Think about what we want to do here: we want to
for(i in 1:length(states)){
state.demos[i,1] <- mean(acs[acs$state.abbr==states[i], vars[1]], na.rm=T)
}
for(i in 1:length(states)){
state.demos[i,2] <- mean(acs[acs$state.abbr==states[i], vars[2]], na.rm=T)
}
for(i in 1:length(states)){
state.demos[i,3] <- mean(acs[acs$state.abbr==states[i], vars[3]], na.rm=T)

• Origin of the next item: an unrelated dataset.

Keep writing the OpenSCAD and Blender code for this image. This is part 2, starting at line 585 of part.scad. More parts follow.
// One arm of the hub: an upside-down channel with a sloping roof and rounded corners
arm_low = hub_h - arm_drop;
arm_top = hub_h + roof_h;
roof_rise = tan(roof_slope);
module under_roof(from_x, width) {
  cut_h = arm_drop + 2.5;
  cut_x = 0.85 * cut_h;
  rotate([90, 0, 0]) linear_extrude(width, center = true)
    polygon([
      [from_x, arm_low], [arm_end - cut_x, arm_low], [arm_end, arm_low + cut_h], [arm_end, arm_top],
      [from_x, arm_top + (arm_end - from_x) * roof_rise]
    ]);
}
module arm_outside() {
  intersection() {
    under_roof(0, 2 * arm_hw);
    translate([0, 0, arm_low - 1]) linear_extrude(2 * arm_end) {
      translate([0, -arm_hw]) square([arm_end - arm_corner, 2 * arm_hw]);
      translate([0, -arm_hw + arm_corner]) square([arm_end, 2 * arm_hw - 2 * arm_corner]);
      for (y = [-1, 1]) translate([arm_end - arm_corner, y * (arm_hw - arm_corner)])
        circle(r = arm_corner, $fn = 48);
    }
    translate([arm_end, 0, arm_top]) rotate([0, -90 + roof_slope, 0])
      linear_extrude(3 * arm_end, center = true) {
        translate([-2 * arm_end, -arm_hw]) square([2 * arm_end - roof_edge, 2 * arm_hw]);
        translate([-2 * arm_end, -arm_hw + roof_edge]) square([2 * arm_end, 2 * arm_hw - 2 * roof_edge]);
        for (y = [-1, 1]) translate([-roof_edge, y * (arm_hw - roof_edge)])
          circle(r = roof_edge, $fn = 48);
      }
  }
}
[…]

}Notice how the numbers are increasing the same way on the left and right side of the assignment operator
We need to tell R where to save each mean, with the correct row and column:
for(j in 1: length(vars)){
for(i in 1:length(states)){
state.demos[i,j] <- mean(acs[acs$state.abbr==states[i], vars[j]], na.rm=T)
}
}It’s easy, then, to combine this matrix with the state names we have saved, and to use the vars vector to create labels.
state.demos <- cbind.data.frame(states,state.demos)
names(state.demos)[2:21] <- varsNote, additionally, that we could have organized that loop in the opposite way, making the outer loop index through states, and the inner loop index through variables:
This gives the exact same result:
state.demos2 <- matrix(NA, nrow=length(states), ncol=length(vars))
for(i in 1: length(states)){
for(j in 1:length(vars)){
state.demos2[i,j] <- mean(acs[acs$state.abbr==states[i], vars[j]], na.rm=T)
}
}
state.demos2 <- cbind.data.frame(states,state.demos2)
names(state.demos2)[2:21] <- varsWARNING: THIS ISN’T ACTUALLY HOW YOU WOULD FIND OUT THE AVERAGE FOR EACH STATE. Just looking at the mean of county values for each of these variables assumes each county is of the same population. They obviously are not!